Today, carbon removal has only scaled to about 10,000 tonnes of CO2 per year globally. To reach just one gigatonne annually by 2050, the industry will need to scale up six zeros in less than three decades, Wilcox said.
“We’ve never even done that before,” she said. “If we can get to a million tonnes over the next 10 years and maybe get down to $100 per tonne, that’ll be quite impactful. And we will know [carbon removal] can be part of our toolkit. We can start to think about how we depend on it. But guess what, if we invest all that and we can't move the needle? We want to know that it’s not in our toolkit.”
FECM is working together with other offices at DOE to develop the DAC hubs funded by the bipartisan infrastructure law.
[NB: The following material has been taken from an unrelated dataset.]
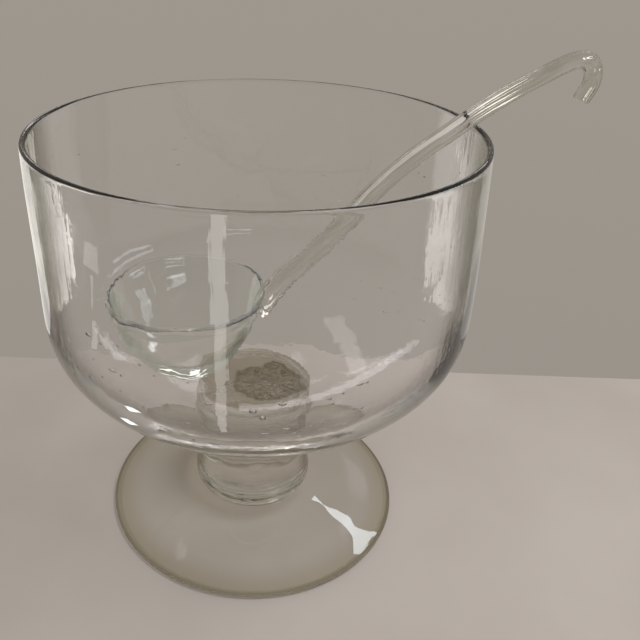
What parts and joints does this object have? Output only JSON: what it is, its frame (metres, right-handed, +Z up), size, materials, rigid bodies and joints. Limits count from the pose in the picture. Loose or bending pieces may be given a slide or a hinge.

These four hubs each aim to remove 1 million metric tons of CO2 per year.
Prioritizing the drawdown
Carbon capture and carbon removal should be seen as tools to mitigate emissions from industries with few low-carbon alternatives, Wilcox said.
“We need to recognize that there are going to be some very, very hard-to-decarbonize sectors, like agriculture, like aviation, shipping, long-haul trucks. And that carbon removal should be seen as the tool that helps to counterbalance those truly hard-to-decarbonize sectors, not as a tool to keep business as usual,” she said.
Keep up with the innovative tech transforming business
Tech Brew keeps business leaders up-to-date on the latest innovations, automation advances, policy shifts, and more, so they can make informed decisions about tech.
Estimates of how much annual carbon removal will be necessary later this century vary from 1.5 gigatonnes to 10 gigatonnes, depending on how much decarbonization the world achieves. We shouldn’t assume that we’re going to overshoot the carbon budget, Wilcox said, but in the US, those hard-to-abate sectors currently still add up to 1–3 gigatonnes of CO2 per year.
Although a string of expensive and inefficient carbon capture and storage (CCS) projects have led to significant criticism of the tech, Wilcox said it has a role in hard-to-decarbonize sectors. She argues that community engagement and management of CCS need to be improved, rather than any tech advancements, to make it a more effective tool. Cement production, which requires very high heat and produces CO2, is one industry that could benefit from CCS, she said.
But she hopes that a decade from now the FECM won’t need to be investing in point-source carbon capture.
“Because if we still have our office, and we’re still investing in the next new solvent—in terms of R&D—for point-source carbon capture? I mean, that’s just not the progress we need to make. We’ve got to be beyond,” she said.
When it comes to DAC—a form of carbon removal—a broad portfolio of approaches will be important, Wilcox said.
There are solvents used in DAC that are already able to be produced at a large scale, but emerging techniques that use solid sorbents—insoluble, porous materials such as zeolites that absorb liquids or gasses—could make the tech more efficient.
“It has the benefit of needing lower heat. So lower temperatures to operate, so significantly less energy, potentially. The problem is we don’t quite know how to make those materials on a large scale yet. And we also need to figure out better how to use them over and over again, so that they have a long life,” she said.
With nature-based carbon-removal approaches (e.g., planting trees, adjusting ocean alkalinity, or producing biochar) the big challenge is monitoring, reporting, and verification, Wilcox said.
“They may be $30 [per tonne of CO2]. Sounds a lot better than $300 a tonne, but the question is for how long are they going to be storing carbon?” she said. “How do we ensure durable storage of 1,000 years, greater than 100 years? And what's the cost of that?” she said.
Ultimately, Wilcox said inaction on developing these technologies is a bigger risk than any of the issues the industry is working to address.
“No solution is perfect, but we all have to be willing to bend a little bit and work together. Because if we dig our heels in too much on a perfect solution, we’re frozen. And we’re not making any progress,” she said.